Rachel Antonoff's "Hysterical Female" T-shirt
Rachel Antonoff's "Hysterical Female" T-shirt
Rachel Antonoff/Edith Young

These shirts and their messaging allow us to reclaim certain words and phrases, to share directly about hard-to-articulate and uncomfortable topics or ideas without being interrupted or cut off. They are subversive. They are a modern manifestation of wearing one’s heart on one's sleeve—or, er, chest. “'Hysterical Female' was the first time that we decided to reclaim a narrative about us that’s annoying,” says Antonoff of another best-seller. It acts as a snarky cousin to Meena Harris’s "Phenomenal Woman" tee, which has raised over $100,000 for seven different charities.
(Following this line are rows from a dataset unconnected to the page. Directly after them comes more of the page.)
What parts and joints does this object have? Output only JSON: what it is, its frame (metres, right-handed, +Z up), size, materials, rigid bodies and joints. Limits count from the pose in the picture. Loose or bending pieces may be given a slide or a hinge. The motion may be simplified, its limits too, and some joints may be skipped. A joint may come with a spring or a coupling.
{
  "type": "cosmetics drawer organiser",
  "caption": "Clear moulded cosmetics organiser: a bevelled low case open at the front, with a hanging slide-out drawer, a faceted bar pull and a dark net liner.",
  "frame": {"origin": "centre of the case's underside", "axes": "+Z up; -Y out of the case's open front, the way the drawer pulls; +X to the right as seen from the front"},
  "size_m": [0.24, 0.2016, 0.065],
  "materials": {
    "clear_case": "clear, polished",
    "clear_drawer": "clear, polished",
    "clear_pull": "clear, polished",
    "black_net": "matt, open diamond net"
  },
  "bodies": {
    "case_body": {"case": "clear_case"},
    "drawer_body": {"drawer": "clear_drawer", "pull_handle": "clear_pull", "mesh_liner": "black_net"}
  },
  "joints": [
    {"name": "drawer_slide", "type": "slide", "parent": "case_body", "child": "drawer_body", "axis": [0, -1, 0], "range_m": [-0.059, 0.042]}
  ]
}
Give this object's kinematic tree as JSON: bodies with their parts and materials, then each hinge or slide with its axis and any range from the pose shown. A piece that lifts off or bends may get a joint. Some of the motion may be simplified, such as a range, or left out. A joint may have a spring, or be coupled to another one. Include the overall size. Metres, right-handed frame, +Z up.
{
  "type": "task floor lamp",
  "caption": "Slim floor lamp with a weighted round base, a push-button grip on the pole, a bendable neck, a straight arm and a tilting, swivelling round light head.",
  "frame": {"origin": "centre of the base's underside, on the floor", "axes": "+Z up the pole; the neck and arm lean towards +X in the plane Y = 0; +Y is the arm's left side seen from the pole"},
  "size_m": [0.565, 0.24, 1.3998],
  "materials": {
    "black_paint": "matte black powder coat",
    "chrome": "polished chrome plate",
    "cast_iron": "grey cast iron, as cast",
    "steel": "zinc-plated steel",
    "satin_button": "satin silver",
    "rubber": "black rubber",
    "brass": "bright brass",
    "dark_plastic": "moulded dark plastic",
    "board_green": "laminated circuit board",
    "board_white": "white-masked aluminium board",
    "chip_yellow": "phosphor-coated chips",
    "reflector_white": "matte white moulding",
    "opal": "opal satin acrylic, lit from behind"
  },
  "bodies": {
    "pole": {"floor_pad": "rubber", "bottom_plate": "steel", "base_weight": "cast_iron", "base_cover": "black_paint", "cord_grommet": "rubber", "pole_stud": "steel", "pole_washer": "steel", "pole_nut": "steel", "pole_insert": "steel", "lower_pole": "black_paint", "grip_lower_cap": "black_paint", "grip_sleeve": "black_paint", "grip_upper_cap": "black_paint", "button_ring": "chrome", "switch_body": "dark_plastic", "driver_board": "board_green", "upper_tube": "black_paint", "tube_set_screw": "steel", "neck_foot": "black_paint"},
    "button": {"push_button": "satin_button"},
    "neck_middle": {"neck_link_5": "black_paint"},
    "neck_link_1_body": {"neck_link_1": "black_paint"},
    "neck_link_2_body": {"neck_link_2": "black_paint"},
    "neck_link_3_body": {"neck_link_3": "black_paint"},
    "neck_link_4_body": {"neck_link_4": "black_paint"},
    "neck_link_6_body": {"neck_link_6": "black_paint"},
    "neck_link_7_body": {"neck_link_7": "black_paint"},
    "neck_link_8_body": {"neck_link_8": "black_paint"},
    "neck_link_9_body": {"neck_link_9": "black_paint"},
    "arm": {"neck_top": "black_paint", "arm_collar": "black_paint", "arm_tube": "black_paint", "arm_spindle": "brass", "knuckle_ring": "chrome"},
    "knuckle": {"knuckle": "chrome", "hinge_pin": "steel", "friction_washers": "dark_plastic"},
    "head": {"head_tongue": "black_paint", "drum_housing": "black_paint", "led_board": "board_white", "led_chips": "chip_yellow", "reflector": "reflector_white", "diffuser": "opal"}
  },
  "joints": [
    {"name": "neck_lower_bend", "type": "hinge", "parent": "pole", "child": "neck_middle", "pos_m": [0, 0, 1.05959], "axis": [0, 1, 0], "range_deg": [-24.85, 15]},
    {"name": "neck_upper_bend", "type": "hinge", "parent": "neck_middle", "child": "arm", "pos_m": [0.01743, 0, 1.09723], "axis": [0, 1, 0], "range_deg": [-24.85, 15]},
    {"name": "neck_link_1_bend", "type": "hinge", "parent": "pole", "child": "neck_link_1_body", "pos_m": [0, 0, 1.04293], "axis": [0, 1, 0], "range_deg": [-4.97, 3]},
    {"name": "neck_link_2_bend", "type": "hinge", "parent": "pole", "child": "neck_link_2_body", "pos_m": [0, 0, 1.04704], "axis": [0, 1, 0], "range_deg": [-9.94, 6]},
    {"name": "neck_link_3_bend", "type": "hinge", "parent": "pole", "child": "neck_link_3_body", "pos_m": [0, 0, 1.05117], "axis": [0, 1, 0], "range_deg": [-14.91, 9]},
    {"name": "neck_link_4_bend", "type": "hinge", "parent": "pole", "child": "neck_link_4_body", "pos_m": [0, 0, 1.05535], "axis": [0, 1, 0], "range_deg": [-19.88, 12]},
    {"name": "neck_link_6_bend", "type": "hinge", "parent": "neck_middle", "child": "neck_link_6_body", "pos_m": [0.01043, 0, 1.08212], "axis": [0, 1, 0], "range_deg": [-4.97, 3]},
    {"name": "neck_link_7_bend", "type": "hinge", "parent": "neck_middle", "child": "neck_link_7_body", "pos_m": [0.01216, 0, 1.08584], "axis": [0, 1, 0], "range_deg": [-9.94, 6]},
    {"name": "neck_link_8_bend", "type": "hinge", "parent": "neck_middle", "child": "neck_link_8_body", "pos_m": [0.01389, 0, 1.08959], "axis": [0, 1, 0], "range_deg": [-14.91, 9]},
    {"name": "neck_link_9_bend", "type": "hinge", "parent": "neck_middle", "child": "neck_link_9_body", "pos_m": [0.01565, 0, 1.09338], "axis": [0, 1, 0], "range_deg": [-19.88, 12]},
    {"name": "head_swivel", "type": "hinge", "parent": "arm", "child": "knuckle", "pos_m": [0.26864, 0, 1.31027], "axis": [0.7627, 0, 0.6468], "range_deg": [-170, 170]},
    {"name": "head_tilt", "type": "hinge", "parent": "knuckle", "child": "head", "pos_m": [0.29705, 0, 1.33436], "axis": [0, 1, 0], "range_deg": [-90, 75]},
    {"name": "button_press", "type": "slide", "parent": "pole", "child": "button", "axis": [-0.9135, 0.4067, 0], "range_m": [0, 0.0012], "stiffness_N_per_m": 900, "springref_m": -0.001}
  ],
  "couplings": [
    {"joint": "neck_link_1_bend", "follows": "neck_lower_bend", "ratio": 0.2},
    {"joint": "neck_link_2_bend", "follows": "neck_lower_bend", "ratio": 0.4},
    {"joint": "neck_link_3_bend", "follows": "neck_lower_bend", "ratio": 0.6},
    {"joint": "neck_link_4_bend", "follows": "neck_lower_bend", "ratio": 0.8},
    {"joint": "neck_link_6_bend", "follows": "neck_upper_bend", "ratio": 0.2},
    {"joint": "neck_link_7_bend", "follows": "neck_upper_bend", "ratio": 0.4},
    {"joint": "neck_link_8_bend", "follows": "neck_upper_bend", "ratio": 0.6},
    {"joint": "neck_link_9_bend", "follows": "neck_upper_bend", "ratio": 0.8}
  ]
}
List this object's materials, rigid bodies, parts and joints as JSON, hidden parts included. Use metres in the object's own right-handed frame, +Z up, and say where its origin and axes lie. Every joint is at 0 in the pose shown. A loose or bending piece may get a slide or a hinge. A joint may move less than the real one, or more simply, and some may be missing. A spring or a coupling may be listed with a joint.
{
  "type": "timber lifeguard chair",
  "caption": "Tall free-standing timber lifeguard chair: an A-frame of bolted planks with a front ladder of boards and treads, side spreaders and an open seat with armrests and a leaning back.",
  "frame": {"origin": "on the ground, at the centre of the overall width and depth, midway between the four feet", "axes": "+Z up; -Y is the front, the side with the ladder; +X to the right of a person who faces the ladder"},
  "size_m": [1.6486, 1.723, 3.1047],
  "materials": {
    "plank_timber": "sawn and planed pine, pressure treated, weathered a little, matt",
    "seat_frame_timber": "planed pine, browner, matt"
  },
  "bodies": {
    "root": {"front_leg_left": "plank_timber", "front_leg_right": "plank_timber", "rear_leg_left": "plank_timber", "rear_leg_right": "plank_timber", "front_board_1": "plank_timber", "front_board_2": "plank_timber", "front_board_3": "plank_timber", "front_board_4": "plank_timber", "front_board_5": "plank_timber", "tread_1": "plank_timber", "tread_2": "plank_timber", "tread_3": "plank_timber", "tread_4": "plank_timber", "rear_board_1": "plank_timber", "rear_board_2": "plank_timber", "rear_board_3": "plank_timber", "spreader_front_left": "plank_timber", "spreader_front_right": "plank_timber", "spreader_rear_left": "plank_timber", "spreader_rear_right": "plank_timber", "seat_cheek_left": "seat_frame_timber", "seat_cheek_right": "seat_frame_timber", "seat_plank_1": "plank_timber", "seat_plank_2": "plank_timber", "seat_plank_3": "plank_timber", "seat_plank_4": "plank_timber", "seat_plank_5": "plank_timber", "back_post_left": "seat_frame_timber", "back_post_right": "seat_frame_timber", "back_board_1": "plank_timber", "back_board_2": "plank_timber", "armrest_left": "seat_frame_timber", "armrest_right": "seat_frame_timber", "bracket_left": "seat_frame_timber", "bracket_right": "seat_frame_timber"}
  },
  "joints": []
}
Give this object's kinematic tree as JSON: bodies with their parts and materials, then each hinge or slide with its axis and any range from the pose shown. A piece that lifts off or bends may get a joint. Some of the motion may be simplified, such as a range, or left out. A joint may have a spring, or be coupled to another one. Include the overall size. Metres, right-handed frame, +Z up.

“Even the small act of buying a tee, I believe, is an act of resistance,” says Harris, who left her job at Slack to run the Phenomenal Woman Action Campaign full time.

“I’m really angry, a lot of the time, and I like the idea of putting it out there in a noncutesy way,” says Antonoff. “I like the idea of being able to sit on the subway in silence, but I’m still saying something.”

If logo-less normcore flourished under the Obama administration, let President Trump’s time in office, with the personal becoming increasingly politicized, be the new era of the slogan tee. And let them be heard. A now threadbare Marc by Marc Jacobs style I’ve had since George W. Bush’s second term—"Where Is the Outrage?"—could use a rest anyway.